El terror y la resignación: Herencia actual de las dictaduras

 

  Partiendo de esta incómoda verdad es posible entender también que la manera en la que hoy se “conmemora”, mayoritariamente, la caída de Allende y el golpe de Pinochet, dice mucho más sobre cuál es el estado de la izquierda actual que sobre aquel episodio histórico.

 

   Si algo debería estar fuera de duda es que la tragedia chilena confirmó el precio terrible  que se debe pagar por creer en hipotéticos “tránsitos pacíficos” al socialismo. Pese a ello, la mayoría de las conmemoraciones pasan de puntillas sobre esta lección evidente. Se exalta la dignidad personal de Allende, se denuncia la barbarie pinochetista y se recuerda a las víctimas. Todo ello es justo y necesario. Pero lo fundamental — extraer la consecuencia de que la derrota no fue una fatalidad, sino un resultado totalmente previsible de la ilusión reformista— se sigue evitando como si se tratara de una herejía o una suerte de insulto a la figura de Allende.

 

   Esta incapacidad es también, en buena medida, un síntoma oculto de cómo la propia derrota de la Unidad Popular, y del resto de proyectos revolucionarios coartados por la represión, se sigue proyectando hasta hoy de la forma en que quienes dieron el golpe lo habían previsto: mediante un terror interiorizado que nos paraliza.  Un terror que nos impide razonar desde nuestra propia teoría —la concepción marxista del Estado, confirmada por los hechos— y nos lleva a evitar lo esencial: hablar abiertamente de la naturaleza del poder y de la necesidad de reconstruir proyectos de cambio que se fundamenten, racionalmente, en este conocimiento de la realidad social.  

 

   La paradoja a la que ello nos conduce es demasiado amarga. Porque la memoria de los miles de chilenos asesinados, torturados y desaparecidos, y del propio Salvador Allende, no merece homenajes huecos o pusilánimes. Merece que aprendamos la lección que su derrota dejó escrita con tanta sangre y tantos sacrificios y que empecemos a preparar las bases para futuras batallas que puedan conducirse hacia la victoria.

 

Fuentes bibliográficas:

Karl Marx & Friedrich Engels – El Manifiesto Comunista.

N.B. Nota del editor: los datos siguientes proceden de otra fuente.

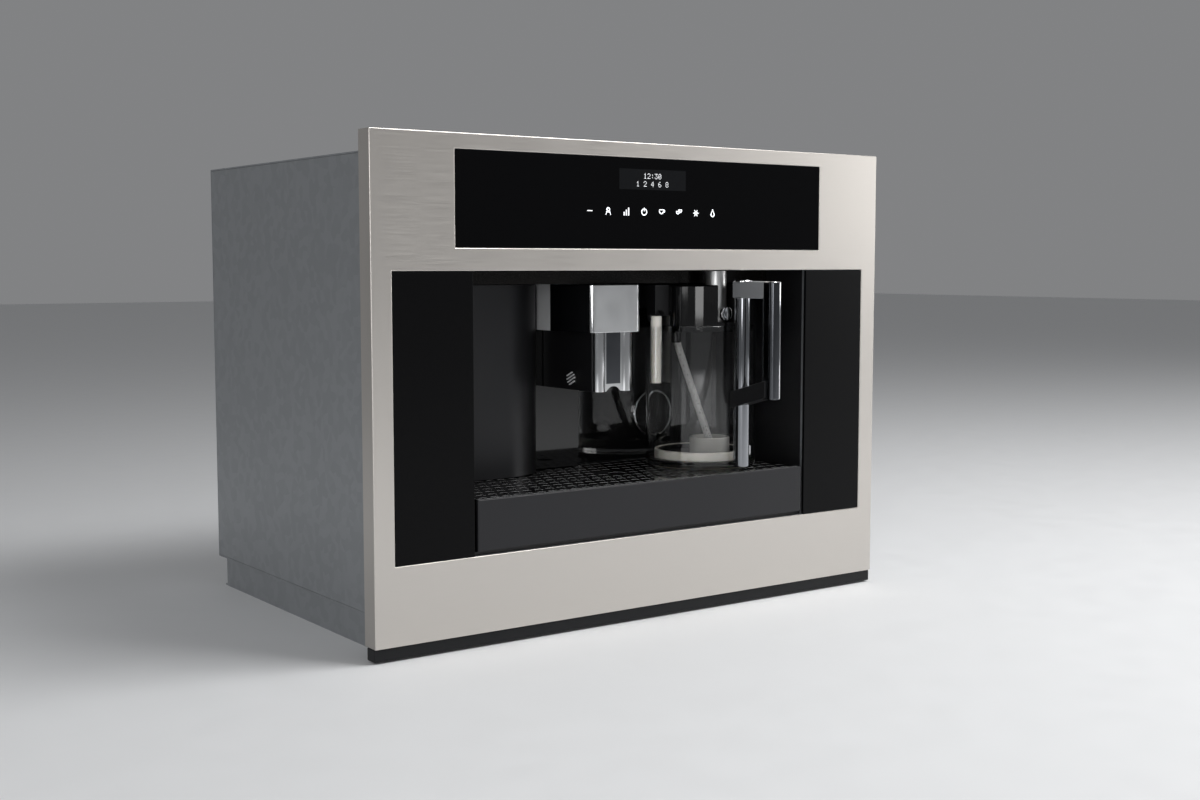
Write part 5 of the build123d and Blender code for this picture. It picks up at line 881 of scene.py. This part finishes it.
# ---------------------------------------------------------------- coffee spout
class MACHINE_OT_spout(bpy.types.Operator):
    """Builds the chrome housing, the sliding carriage and the two-nozzle cover"""

    bl_idname = "machine.spout"
    bl_label = "Coffee spout"

    def execute(self, context):
        (left, right), (front, back), (low, high) = node_span("spout_housing")
        corner = 6.5
        outline = (
            [(left, back)]
            + arc_points((left + corner, front + corner), corner, 180, 270, 12)
            + arc_points((right - corner, front + corner), corner, 270, 360, 12)
            + [(right, back)]
        )
        bm = bmesh.new()
        faces = add_prism(bm, outline, (low, high))
        rear = spot(0, back - 0.1, 0).y
        open_sides = [f for f in faces if f.normal.z < -0.9 or f.calc_center_median().y > rear]
        top = max(faces, key=lambda f: f.calc_center_median().z)
        bmesh.ops.delete(bm, geom=open_sides, context="FACES")
        bmesh.ops.recalc_face_normals(bm, faces=bm.faces[:])
        if top.normal.z < 0:
            bmesh.ops.reverse_faces(bm, faces=bm.faces[:])
        # The left side is chrome darkened with painted shade, with a painted reflection, a pale band, at its
        # far end.
        band = back - 25.0
        cut_plane(bm, spot(0, band, 0), (0, 1, 0))
        for face in bm.faces:
            if face.normal.x < -0.9:
                face.material_index = 2 if face.calc_center_median().y > spot(0, band, 0).y else 1
            elif face.normal.y < -0.9:
                face.material_index = 3
        place(
            "chrome_spout_housing", bm, "service_door",
            ["polished_chrome", "shade_painted_chrome", "pale_ribs_and_painted_reflection", "satin_chrome"], ["spout_housing"],
            bevel=0.6, bevel_steps=3, solidify=1.7, fix=False
        )

        (left, right), (front, back), (low, high) = node_span("nozzle_cover")
        radius, web, arch_rise, arch_radius, outlet_depth = 7.0, 45.5, 5.0, 9.0, 57.0
        columns = (left + radius, right - radius)
        meet = math.degrees(math.asin((back - web) / radius))
        outline = (
            arc_points((columns[0], back), radius, 180, 360 - meet, 16)
            + [(SPOUT_X + x, web) for x in (-8.5, -7, -5.5, -4, -2, 0, 2, 4, 5.5, 7, 8.5)]
            + arc_points((columns[1], back), radius, 180 + meet, 360, 16)
        )
        bm = bmesh.new()
        add_prism(bm, outline, (low, high))
        arch_centre = low + arch_rise - arch_radius
        for vert in bm.verts:
            across = vert.co.x / MM - SPOUT_X
            on_web = abs(vert.co.y / MM + ORIGIN_DEPTH - web) < 0.01
            if on_web and abs(vert.co.z / MM - low) < 0.01 and abs(across) < arch_radius:
                vert.co.z = max(low, arch_centre + math.sqrt(arch_radius**2 - across**2)) * MM
        bmesh.ops.triangulate(bm, faces=[f for f in bm.faces if f.normal.z < -0.4 and len(f.verts) > 4])
        # A band of chrome darkened with painted shade joins the columns above the arch.
        band = spot(0, 0, low + 7.5).z
        cut_plane(bm, (0, 0, band), (0, 0, 1))
        for face in bm.faces:
            middle = face.calc_center_median()
            web_face = face.normal.y < -0.99 and abs(middle.x / MM - SPOUT_X) < 8.6 and middle.z > band
            face.material_index = int(web_face)
        place(
            "chrome_nozzle_cover", bm, "coffee_spout", ["polished_chrome", "shade_painted_chrome"], ["nozzle_cover"],
            bevel=0.5, bevel_steps=3
        )

        (left, right), (front, back), (low, high) = node_span("spout_carriage")
        left += 3.0
        bm = bmesh.new()
        neck_back = DOOR_WALL_DEPTH + DOOR_WALL + GUIDE_PLAY
        add_block(bm, (left, right), (front, DOOR_WALL_DEPTH - GUIDE_PLAY), (low, high), 1.5, 4)
        add_block(bm, (SPOUT_X - 5.7, SPOUT_X + 5.7), (DOOR_WALL_DEPTH - 1.0, neck_back), GUIDE_BLOCK, 0.4, 2)
        add_block(bm, (SPOUT_X - 14.7, SPOUT_X + 14.7), (neck_back, back), GUIDE_BLOCK, 0.6, 2)
        # The thumb grip is a disc with four slanted ribs.
        grip_z, grip_depth, rib_reach, rib_pitch = 230.0, 82.0, 6.8, 3.1
        add_turned(
            bm, [(0, 0), (rib_reach, 0), (7.2, 0.4), (7.2, 3.0), (0, 3.0)],
            spot(left - 1.4, grip_depth, grip_z), "X", 36
        )
        for rib in (-1.5, -0.5, 0.5, 1.5):
            reach = math.sqrt(rib_reach**2 - (rib * rib_pitch) ** 2)
            rib_z = grip_z + rib * rib_pitch
            before = set(bm.verts)
            add_block(
                bm, (left - 3.0, left - 1.0), (grip_depth - reach, grip_depth + reach),
                (rib_z - 0.65, rib_z + 0.65), 0.4, 2, mark=1
            )
            bmesh.ops.rotate(
                bm, verts=[vert for vert in bm.verts if vert not in before],
                cent=spot(left, grip_depth, grip_z), matrix=Matrix.Rotation(math.radians(-25), 3, "X")
            )
        for x in columns:
            add_turned(
                bm, [(2.5, 0.0), (4.6, 0.0), (5.0, 0.4), (5.0, 3.0), (2.5, 3.0), (2.5, 0.0)],
                spot(x, outlet_depth, low), steps=28
            )
        place(
            "spout_slider", bm, "coffee_spout", ["moulded_black", "pale_ribs_and_painted_reflection"], ["spout_carriage"],
        )
        return {"FINISHED"}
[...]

V. I. Lenin – El Estado y la Revolución.

Ralph Miliband – El Estado en la sociedad capitalista.

Eduard Bernstein – Las premisas del socialismo y las tareas de la socialdemocracia.

Nicos Poulantzas – Poder político y clases sociales en el Estado capitalista.

Ruy Mauro Marini – Reforma y revolución: una crítica a Lelio Basso.